The tragedy is that there are some exceptional programmes in prisons, where hard-working, imaginative people are getting inmates reading.

The instinct of many educators is to avoid anywhere that looks even remotely like a classroom. Most prisoners have very bad memories of classrooms. That's why many believe the prison education centres discourage more inmates than they attract. Instead, many educators prefer to use libraries, because they are less informal, or try to embed learning on wings, or in the gym, kitchens or workshops. "Libraries can often be that stepping stone," an organiser says. "They're a bit more informal, a bit more laid back."

Turvey adds: "They are the one space in a  prison where you don't feel you're in a prison. They are hugely important in terms of what can go on in them."

HMP Lewes last year flooded the prison with copies of a book called Pigeon English by Stephen Kelman. They gave it to inmates and staff alike. The prison radio got involved, reading it aloud every night so illiterate prisoners could join in. The author came in and did workshops.

In HMP Swaleside, in Kents, they gave inmates acting as library orderlies an accredited qualification in customer service skills.

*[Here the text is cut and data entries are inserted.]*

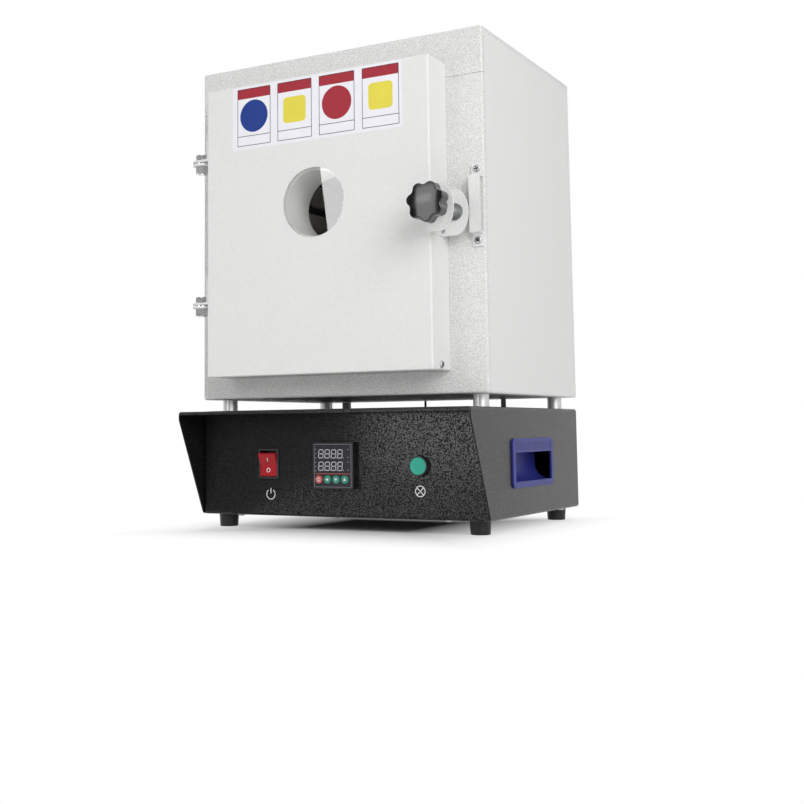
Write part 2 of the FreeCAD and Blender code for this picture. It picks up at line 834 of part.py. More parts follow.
def make_chamber_rear_wall():
    half = half_mouth + wall_board
    wall = block(-half, half, chamber_back, board_back, mouth_bottom - wall_board, mouth_top + wall_board)
    heights = coil_heights()
    for side in (-1, 1):
        for z in (heights[0], heights[-1]):
            wall = wall.cut(rod(coil_radius + fit, (side * coil_x, chamber_back - 1, z), (0, 1, 0),
                                rear_board + 2))
    hole = rod(thermocouple_radius + fit, (thermocouple_x, chamber_back - 1, thermocouple_z), (0, 1, 0),
               rear_board + 2)
    return wall.cut(hole)


def make_backing_insulation():
    low, high = mouth_bottom - wall_board, mouth_top + wall_board
    inner = half_mouth + wall_board
    outer = half_base - side_air_gap
    half_floor = half_base - floor_backing_inset
    boards = [
        block(-half_floor, half_floor, board_front + housing_bend, board_back, housing_bottom + housing_sheet, low),
        block(-outer, outer, board_front, board_back, high, housing_top - roof_air_gap),
        block(-outer, -inner, board_front, board_back, low, high),
        block(inner, outer, board_front, board_back, low, high),
    ]
    return Part.makeCompound(boards)


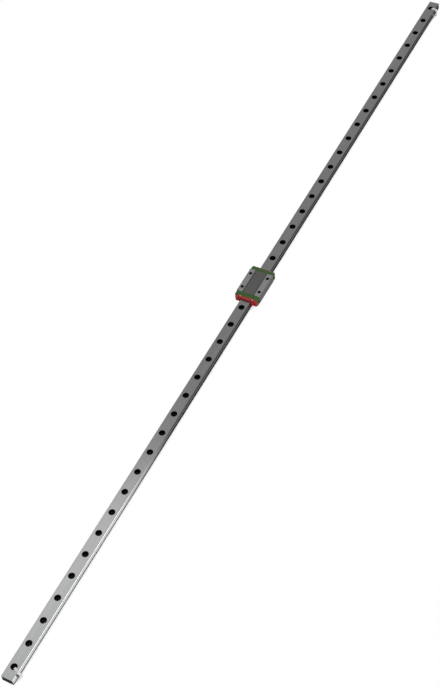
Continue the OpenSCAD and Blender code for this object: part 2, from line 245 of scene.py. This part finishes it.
def end_screw(solid, name, material):
    """A pan head screw turned about its axis: the crown sinks by crown * (1 - sqrt(1 - (r / R)^4)) at
    radius r, and along both arms of the cross recess it sinks further, less towards the arms' ends;
    then come the rim, the underside, the shank and the tip's bevel."""
    low, high = (np.array(corner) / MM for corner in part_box(solid))
    middle, radius = (low + high) / 2, (high[1] - low[1]) / 2
    end = np.sign(middle[0] - BLOCK_MIDDLE)
    face, length = (high[0] if end > 0 else low[0]), high[0] - low[0]
    crown = radius * np.sin(np.linspace(0.005, np.pi / 2, 56))
    sunk = SCREW_CROWN * (1 - np.sqrt(1 - (crown / radius).clip(0, 1) ** 4))
    seat, shank, soft = SCREW_HEAD_HEIGHT, SCREW_SHANK_RADIUS, SCREW_ROUND
    below = np.array([(radius, seat - soft), (radius - soft, seat), (shank + soft, seat),
                      (shank, seat + soft), (shank, length - SCREW_TIP),
                      (shank - SCREW_TIP, length), (0.02, length)])
    r = np.concatenate([crown, below[:, 0]])[:, None]
    depth = np.concatenate([sunk, below[:, 1]])[:, None]
    angle = np.linspace(0, 2 * np.pi, 128, endpoint=False)[None, :]
    across = r * np.minimum(np.abs(np.cos(angle)), np.abs(np.sin(angle)))
    along = r * np.maximum(np.abs(np.cos(angle)), np.abs(np.sin(angle)))
    wall = ((CROSS_WIDTH / 2 - across) / 0.06 + 0.5).clip(0, 1)
    floor = ((CROSS_REACH - along) / 0.12).clip(0, 1) * (1 - 0.4 * along / CROSS_REACH)
    recess = wall * floor * (np.arange(len(r)) < len(crown))[:, None]
    points = np.stack([face - end * (depth + CROSS_DEPTH * recess), middle[1] + r * np.cos(angle),
                       middle[2] + r * np.sin(angle)], -1)
    order = 1 if end > 0 else -1
    screw = piece_from_grid(name, points[::order], False, True, material, "carriage")
    # The recess value is stored on the screw; the screw_steel finish paints shade into the cross recess by
    # it.
    screw.data.attributes.new("recess", "FLOAT", "POINT").data.foreach_set("value", recess[::order].ravel())
    return screw


def seal_lip(end, name, material):
    """The rubber lip round a seal's opening: a bead of round section, flattened on its outer side,
    carried along the line up one side of the rail, over it and down the other. The bead thins to
    nothing at both feet by the square root of the distance to the foot."""
    half, crown, foot = RAIL_WIDTH / 2 + LIP_OUT, RAIL_HEIGHT + LIP_OUT, BLOCK_LOW[2] + LIP_FOOT
    line, tangent, s = bent_line([(-half, foot), (-half, crown), (half, crown), (half, foot)],
                                 (LIP_CORNER, LIP_CORNER), 0.12)
    normal = turned(tangent, np.pi / 2)
    angle = np.linspace(0, 2 * np.pi, 20, endpoint=False)
    swell = np.sqrt(np.clip(np.minimum(s, s[-1] - s) / LIP_TAPER, 0.01, 1))[:, None]
    across = LIP_RADIUS * swell * np.cos(angle)[None, :]
    out = LIP_RADIUS * swell * np.clip(np.sin(angle), -0.9, 0.75)[None, :]
    yz = line[:, None, :] + normal[:, None, :] * across[..., None]
    face = BLOCK_MIDDLE + end * (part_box("end_seal_far")[1].x / MM - BLOCK_MIDDLE)
    points = np.stack([face + end * out, yz[..., 0], yz[..., 1]], -1)
    return piece_from_grid(name, points[::-1] if end > 0 else points, False, True, material, "carriage")


def thread_sleeve(x, y, name, material):
    """A cut thread: round the axis by angle a and down by depth d, the radius is the outer radius less
    a trapezoid of the phase d / pitch - a / turn; the way back up runs on the hole's own wall, so the
    sleeve closes on itself."""
    turn = np.linspace(0, 2 * np.pi, 48, endpoint=False)[:, None]
    depth = np.linspace(0, THREAD_LENGTH, 75)[None, :]
    phase = np.mod(depth / THREAD_PITCH - turn / (2 * np.pi), 1)
    ridge = np.clip(2.7 * (1 - np.abs(2 * phase - 1)) - 0.6, 0, 1)
    run_in = np.clip(np.minimum(depth, THREAD_LENGTH - depth) / THREAD_RUN_IN, 0, 1)
    inner = THREAD_RADIUS - 0.03 - THREAD_DEPTH * ridge * run_in
    back = np.broadcast_to(np.linspace(THREAD_LENGTH, 0, 6), (len(turn), 6))
    radius = np.concatenate([inner, np.full(back.shape, THREAD_RADIUS - 0.01)], 1)
    down = np.concatenate([np.broadcast_to(depth, inner.shape), back], 1)
    points = np.stack([x + radius * np.cos(turn), y + radius * np.sin(turn),
                       BLOCK_HIGH[2] - THREAD_START - down], -1)
    return piece_from_grid(name, points, True, True, material, "carriage")


# ---------------------------------------------------------------- finishes
def put(tree, socket, value):
    """Links a socket to another, or sets it to a plain value."""
    if isinstance(value, bpy.types.NodeSocket):
        tree.links.new(value, socket)
    else:
        socket.default_value = value


def node(tree, kind, *values, **settings):
    """A shader node with its settings, and its first inputs filled in their order."""
    made = tree.nodes.new("ShaderNode" + kind)
    for name, value in settings.items():
        setattr(made, name, value)
    for socket, value in zip(made.inputs, values):
        if value is not None:
            put(tree, socket, value)
    return made


def calc(tree, operation, a, b=0.0):
    """One step of arithmetic on two values, such as ADD or MAXIMUM."""
    return node(tree, "Math", a, b, operation=operation).outputs[0]


def plus(tree, a, b):
    """a + b."""
    return calc(tree, "ADD", a, b)


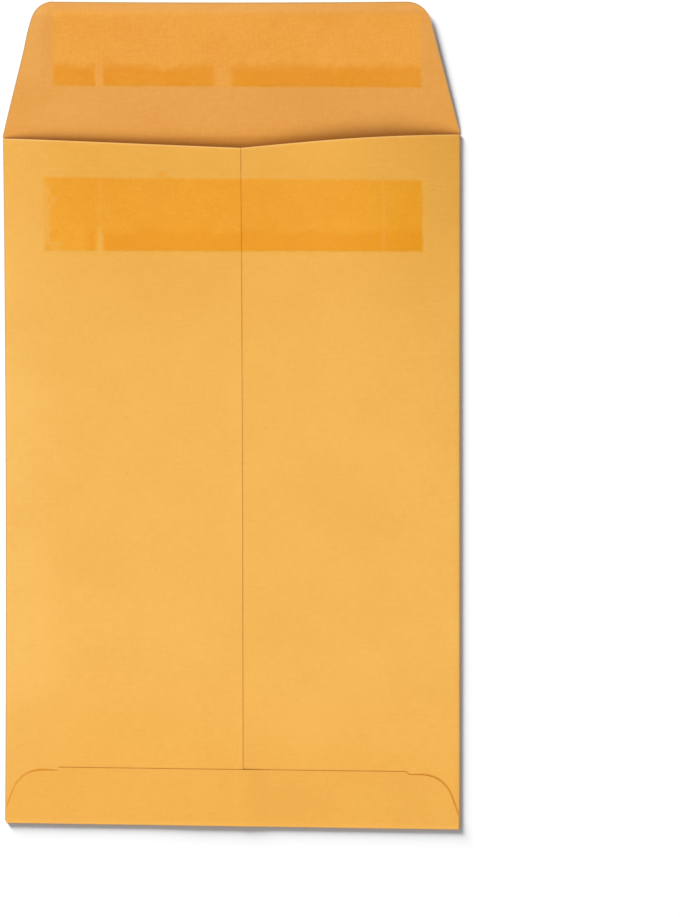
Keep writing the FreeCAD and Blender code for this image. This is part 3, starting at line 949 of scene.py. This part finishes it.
def lamp(name, place, size, power, lit):
    """A square soft box, turned towards the envelope, that lights some objects and not others."""
    light = bpy.data.lights.new(name, "AREA")
    light.size = size
    light.energy = power
    holder = bpy.data.objects.new(name, light)
    holder.location = place
    holder.rotation_euler = (-Vector(place)).to_track_quat("-Z", "Y").to_euler()
    bpy.context.scene.collection.objects.link(holder)
    receivers = bpy.data.collections.new(name)
    for item in lit:
        receivers.objects.link(item)
    holder.light_linking.receiver_collection = receivers


def sky(strength):
    """Even light from all round."""
    world = bpy.data.worlds.new("studio")
    world.use_nodes = True
    world.node_tree.nodes["Background"].inputs["Color"].default_value = (1, 1, 1, 1)
    world.node_tree.nodes["Background"].inputs["Strength"].default_value = strength
    bpy.context.scene.world = world


# The camera looks down from a metre, turned a little off upright as the photograph's was
CAMERA_AIM = Vector((36.4 * MM, -14.2 * MM, 0))
CAMERA_DISTANCE = 1.0
CAMERA_PITCH = math.radians(1.73)
CAMERA_YAW = math.radians(-5.96)
CAMERA_ROLL = math.radians(0.065)
CAMERA_LENS = 160.4
SENSOR_WIDTH = 36
NEAREST_SEEN = 0.05


def camera():
    lens = bpy.data.cameras.new("camera")
    lens.sensor_fit = "HORIZONTAL"
    lens.sensor_width = SENSOR_WIDTH
    lens.lens = CAMERA_LENS
    lens.clip_start = NEAREST_SEEN
    eye = bpy.data.objects.new("camera", lens)
    bpy.context.scene.collection.objects.link(eye)
    turn = Matrix.Rotation(CAMERA_ROLL, 3, "Z")
    turn = turn @ Matrix.Rotation(CAMERA_PITCH, 3, "X") @ Matrix.Rotation(CAMERA_YAW, 3, "Y")
    turn.transpose()
    back = turn @ Vector((0, 0, CAMERA_DISTANCE))
    eye.matrix_world = Matrix.Translation(CAMERA_AIM + back) @ turn.to_4x4()
    bpy.context.scene.camera = eye


floor = white_floor()
lamp("key", place=(-0.85, -0.90, 1.75), size=2.0, power=38.7, lit=pieces)
lamp("floor_light", place=(-4.50, 6.00, 2.30), size=3.5, power=2330.0, lit=[floor])
sky(0.43)
camera()
bpy.context.scene.view_settings.view_transform = "Standard"
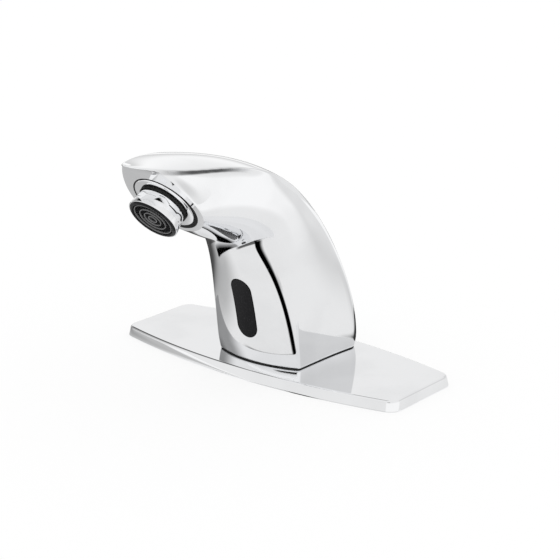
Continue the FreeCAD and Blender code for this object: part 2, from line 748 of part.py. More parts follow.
def make_tube_seals():
    cord = (S["seal_groove_dia"] - S["tube_dia"]) / 4 - S["ring_slack"]
    ring = (S["seal_groove_dia"] + S["tube_dia"]) / 4
    half = V["seal_groove_width"] / 2
    top = V["plate_height"] + V["seal_thick"] + V["block_thick"]
    low = Placement(Vector(0, V["inlet_y"], top + V["lower_seal_run"] + half), Rotation())
    torus("tube_seal_lower", ring, cord, low)
    torus("tube_seal_upper", ring, cord, waterway_frame(V["upper_seal_run"] + half))


# ---------------------------------------------------------------- sensor
def sensor_sketch(body, name, depth):
    """Sketch across the sensor's axis, depth millimetres behind the window's face."""
    return new_sketch(body, name, place=Placement(Vector(0, 0, -float(depth)), Rotation()))


def make_sensor_window():
    blank = new_body("WindowBlank")
    sketch = sensor_sketch(blank, "WindowOutline", V["window_thick"])
    stadium(sketch, S["window_width"], S["window_height"])
    pad(blank, sketch, 2 * S["window_thick"])
    blank.Placement = SENSOR
    window = doc.addObject("Part::Common", "sensor_window")
    window.Base = blank
    window.Tool = make_envelope("WindowEnvelope", OUTER_STATIONS[:STANDING])
    window.Label = "sensor_window"


def make_window_seal():
    blank = new_body("SealBlank")
    sketch = sensor_sketch(blank, "WindowSealOutline", V["window_thick"])
    gap = 2 * (S["window_gap"] - S["seal_slack"])
    stadium(sketch, S["window_width"] + gap, S["window_height"] + gap)
    stadium(sketch, S["window_width"] + 2 * S["seal_slack"],
            S["window_height"] + 2 * S["seal_slack"])
    pad(blank, sketch, 2 * S["window_thick"])
    blank.Placement = SENSOR
    seal = doc.addObject("Part::Common", "window_seal")
    seal.Base = blank
    seal.Tool = make_envelope("SealEnvelope", OUTER_STATIONS[:STANDING], V["seal_set_back"])
    seal.Label = "window_seal"


def make_sensor_housing():
    body = new_body("sensor_housing")
    front, rear = S["case_set_back"], S["case_set_back"] + S["case_depth"]
    box = sensor_sketch(body, "CaseBox", rear)
    rectangle(box, S["case_width"], S["case_height"])
    pad(body, box, S["case_depth"])
    snout = sensor_sketch(body, "CaseSnout", front)
    stadium(snout, S["window_width"], S["window_height"])
    pad(body, snout, S["case_set_back"] - S["window_thick"] - S["snout_gap"])
    room = sensor_sketch(body, "CaseRoom", rear)
    rectangle(room, S["case_width"] - 2 * S["case_wall"], S["case_height"] - 2 * S["case_wall"])
    pocket(body, room, S["case_depth"] - S["case_wall"])
    view = sensor_sketch(body, "CaseView", rear)
    stadium(view, S["window_width"] - 2 * S["case_wall"],
            S["window_height"] - 2 * S["case_wall"])
    pocket(body, view, S["case_depth"] + S["case_set_back"])
    body.Placement = SENSOR


def make_sensor_back_cover():
    body = new_body("sensor_back_cover")
    rear = S["case_set_back"] + S["case_depth"] + S["cover_thick"]
    plate = sensor_sketch(body, "CoverPlate", rear)
    rectangle(plate, S["case_width"], S["case_height"])
    circle(plate, 0, -S["case_height"] / 3, S["cable_bore_dia"] / 2)
    pad(body, plate, S["cover_thick"])
    body.Placement = SENSOR


def make_sensor_board():
    body = new_body("sensor_board")
    depth = S["case_set_back"] + S["case_depth"] - S["board_back"]
    board = sensor_sketch(body, "BoardOutline", depth)
    slack = 2 * (S["case_wall"] + S["socket_gap"])
    rectangle(board, S["case_width"] - slack, S["case_height"] - slack)
    pad(body, board, S["board_thick"])
    body.Placement = SENSOR


def board_front():
    """Height of the board's component side in the sensor's frame."""
    return -(V["case_set_back"] + V["case_depth"] - V["board_back"] - V["board_thick"])


def make_led(label, rise):
    place = SENSOR * Placement(Vector(0, rise, board_front()), Rotation())
    flange = cylinder(label + "Flange", S["led_dia"] / 2 + S["led_flange"], S["led_flange"], place)
    barrel = cylinder(label + "Barrel", S["led_dia"] / 2, S["led_length"] - S["led_dia"] / 2,
                      place)
    dome = doc.addObject("Part::Sphere", label + "Dome")
    set_size(dome, "Radius", S["led_dia"] / 2)
    dome.Placement = lifted(place, V["led_length"] - V["led_dia"] / 2)
    fused(label, [flange, barrel, dome])


def make_optic_shroud():
    body = new_body("optic_shroud")
    lift = -board_front() - V["led_flange"] - V["seal_slack"]
    outline = sensor_sketch(body, "ShroudOutline", lift)
    bore = S["led_dia"] / 2 + S["socket_gap"]
    stadium(outline, 2 * (bore + S["shroud_wall"]),
            S["led_spacing"] + 2 * (bore + S["shroud_wall"]))
    for side in (-1, 1):
        circle(outline, 0, side * S["led_spacing"] / 2, bore)
    pad(body, outline, S["shroud_length"])
    body.Placement = SENSOR


def make_sensor_bracket():
    body = new_body("sensor_bracket")
    rear = (S["case_set_back"] + S["case_depth"] + S["cover_thick"] + S["strap_thick"])
    strap = sensor_sketch(body, "Strap", rear)
    rectangle(strap, S["boss_spacing"] + S["boss_dia"], S["strap_width"])
    for side in (-1, 1):
        circle(strap, side * S["boss_spacing"] / 2, 0,
               S["sensor_screw_dia"] / 2 + S["socket_gap"])
    pad(body, strap, S["strap_thick"])
    body.Placement = SENSOR


# ---------------------------------------------------------------- aerator
def make_aerator_housing():
    sleeve = S["outlet_bore_dia"] / 2 - S["sleeve_clearance"]
    lip = S["rim_wall"] / 2
    body = turned_body("aerator_housing", [
        (S["sleeve_inner"], -S["sleeve_end"]), (sleeve, -S["sleeve_end"]),
        (sleeve, S["head_back"]), (S["head_back_radius"], S["head_back"]),
        (S["rim_radius"], S["rim_reach"] - lip), (S["rim_radius"] - lip, S["rim_reach"]),
        (S["rim_radius"] - S["rim_wall"], S["rim_reach"]),
        (S["rim_radius"] - S["rim_wall"], S["insert_seat"]),
        (S["sleeve_inner"], S["insert_seat"])])
    flats = new_sketch(body, "Flats",
                       place=Placement(Vector(0, 0, V["flat_start"]), Rotation()))
    circle(flats, 0, 0, S["rim_radius"] + 2)
    radius = V["flat_across"] / math.sqrt(3)
    corners = [Vector(radius * math.cos(angle), radius * math.sin(angle), 0)
               for angle in (math.radians(60 * step + V["flat_turn"]) for step in range(6))]
    flats.addGeometry([Part.LineSegment(first, second)
                       for first, second in zip(corners, corners[1:] + corners[:1])])
    pocket(body, flats, S["flat_end"] - S["flat_start"])
    body.Placement = OUTLET


def make_aerator_insert():
    """Black nozzle disc with stepped rings, and the cup behind it."""
    edge = S["rim_radius"] - S["rim_wall"] - S["running_gap"]
    seat = S["insert_seat"] + S["running_gap"]
    face = S["rim_reach"] - S["ring_deep"] / 2
    cup = S["sleeve_inner"] - S["running_gap"]
    bore = cup - S["cup_wall"]
    corners = [(cup, S["cup_back"]), (cup, seat), (edge, seat), (edge, face)]
    radius, height = edge, face
    while float(radius) > 2 * V["ring_step"]:
        radius = radius - S["ring_wide"]
        high = S["insert_reach"] - S["ring_deep"] * 0.35
        corners += [(radius, height), (radius, high)]
        radius = radius - S["ring_wide"]
        corners += [(radius, high), (radius, face)]
        height = face
    corners += [(0, face), (0, seat), (bore, seat), (bore, S["cup_back"])]
    body = turned_body("aerator_insert", corners)
    body.Placement = OUTLET


def make_aerator_parts():
    bore = S["sleeve_inner"] - S["running_gap"] - S["cup_wall"] - S["running_gap"]
    low, top = S["cup_back"] + S["regulator_set"], S["cup_back"] + S["regulator_end"]
    regulator = turned_body("aerator_regulator", [
        (S["regulator_bore"], low), (bore, low), (bore, top), (S["regulator_bore"], top)])
    regulator.Placement = OUTLET
    out = S["sleeve_inner"] - S["running_gap"]
    brim = S["cup_back"] - S["running_gap"]
    deep = S["cup_back"] - S["screen_depth"]
    skin = S["screen_skin"]
    screen = turned_body("aerator_screen", [
        (0, deep), (bore / 2, deep), (bore, brim - skin), (out, brim - skin), (out, brim),
        (bore - skin, brim), (bore / 2 - skin / 2, deep + skin), (0, deep + skin)])
    screen.Placement = OUTLET
    floor = S["collar_proud"] - S["outlet_bore_depth"]
    washer_low = floor + S["running_gap"]
    washer_top = -S["sleeve_end"] - S["running_gap"]
    washer = turned_body("aerator_washer", [
        (out, washer_low), (S["outlet_bore_dia"] / 2 - S["gasket_gap"], washer_low),
        (S["outlet_bore_dia"] / 2 - S["gasket_gap"], washer_top), (out, washer_top)])
    washer.Placement = OUTLET


NODES = ["tap_body", "deck_plate", "plate_gasket", "base_seal", "base_block", "base_screws",
         "cable_grommet", "water_tube", "tube_seal_lower", "tube_seal_upper",
         "sensor_window", "window_seal", "sensor_housing", "sensor_back_cover",
         "sensor_board", "ir_emitter", "ir_receiver", "optic_shroud", "sensor_bracket",
         "sensor_screws", "aerator_housing", "aerator_insert", "aerator_regulator",
         "aerator_screen", "aerator_washer"]

make_tap_body()
make_deck_plate()
make_plate_gasket()
make_base_seal()
make_base_block()
make_screws()
make_cable_grommet()
make_water_tube()
make_tube_seals()
make_sensor_window()
make_window_seal()
make_sensor_housing()
make_sensor_back_cover()
make_sensor_board()
make_led("ir_emitter", V["led_spacing"] / 2)
make_led("ir_receiver", -V["led_spacing"] / 2)
make_optic_shroud()
make_sensor_bracket()
make_aerator_housing()
make_aerator_insert()
make_aerator_parts()
doc.recompute()

faults = [item.Name for item in doc.Objects if "Invalid" in item.State or "Error" in item.State]
assert not faults, "objects that did not build: %s" % faults
os.makedirs("parts", exist_ok=True)
for name in NODES:
    node = doc.getObjectsByLabel(name)[0]
    assert not node.Shape.isNull() and node.Shape.isValid(), "bad shape: %s" % name
    node.Shape.exportStep("parts/%s.step" % name)
    box = node.Shape.BoundBox
    print("%-18s %8.1f mm3  x %.1f %.1f  y %.1f %.1f  z %.1f %.1f" % (
        name, node.Shape.Volume, box.XMin, box.XMax, box.YMin, box.YMax, box.ZMin, box.ZMax))
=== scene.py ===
# %% [markdown]
# # A sensor tap in chrome
#
# This file dresses a touch-free basin tap for a studio picture. The tap was drawn in CAD first
# and is loaded here as a fixed frame, so every piece below already has its true place. What is
# left for Blender is the part the eye judges: a skin smooth enough for chrome, the small parts
# around the outlet, the finish of each piece, and the room that a mirror needs to look like one.

import json
import math

import bmesh
import bpy
from mathutils import Matrix, Vector
from mathutils.bvhtree import BVHTree
from mathutils.interpolate import poly_3d_calc
from mathutils.kdtree import KDTree


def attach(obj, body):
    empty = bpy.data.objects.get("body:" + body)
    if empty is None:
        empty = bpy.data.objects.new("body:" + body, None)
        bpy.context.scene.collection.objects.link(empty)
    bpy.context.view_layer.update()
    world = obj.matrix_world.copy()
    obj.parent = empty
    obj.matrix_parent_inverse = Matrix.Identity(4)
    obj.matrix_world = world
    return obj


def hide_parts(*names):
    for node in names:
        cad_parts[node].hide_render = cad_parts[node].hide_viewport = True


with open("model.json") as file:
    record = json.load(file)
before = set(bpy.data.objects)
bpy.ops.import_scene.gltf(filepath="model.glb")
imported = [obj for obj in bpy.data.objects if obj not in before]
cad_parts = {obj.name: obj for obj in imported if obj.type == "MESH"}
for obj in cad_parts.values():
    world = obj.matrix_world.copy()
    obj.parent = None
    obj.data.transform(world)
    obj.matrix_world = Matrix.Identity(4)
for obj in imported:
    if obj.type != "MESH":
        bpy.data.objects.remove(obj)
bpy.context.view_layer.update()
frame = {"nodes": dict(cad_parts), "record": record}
nodes = frame["nodes"]
print("CAD nodes:", len(nodes))

# %% [markdown]
# ## Millimetres
#
# A workshop drawing gives its sizes in millimetres, and Blender counts in metres. The sizes
# could be written with all their zeros, which is where mistakes creep in, so one function turns
# millimetres into metres and every place in this file goes through it.

# %% Millimetres to metres
MM = 0.001


def point(x, y, z):
    return Vector((x, y, z)) * MM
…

In HMP Low Newton, a women's prison in Durham, inmates are given a one-week education induction. Most prisons establish literacy and numeracy levels then leave the rest up to inmates' own initiative. HMP Low Newton recognised that learning in prison involves jettisoning some of that emotional baggage about being stupid.  They spend a week boosting confidence, unravelling beliefs about inadequacy, establishing goals, conducting visits of the education department and the library and setting up meetings with teachers.

Forward-thinking institutions are conducting these experiments with a belief in actually trying to improve prisoners. The experiments work. They increase take-up, they improve education, they cut reoffending.

They are a bastion of rational policy-making against a perfect storm of budget cuts, staff redundancies and a brutalising message from the Ministry of Justice about the priority of punishment over self-improvement.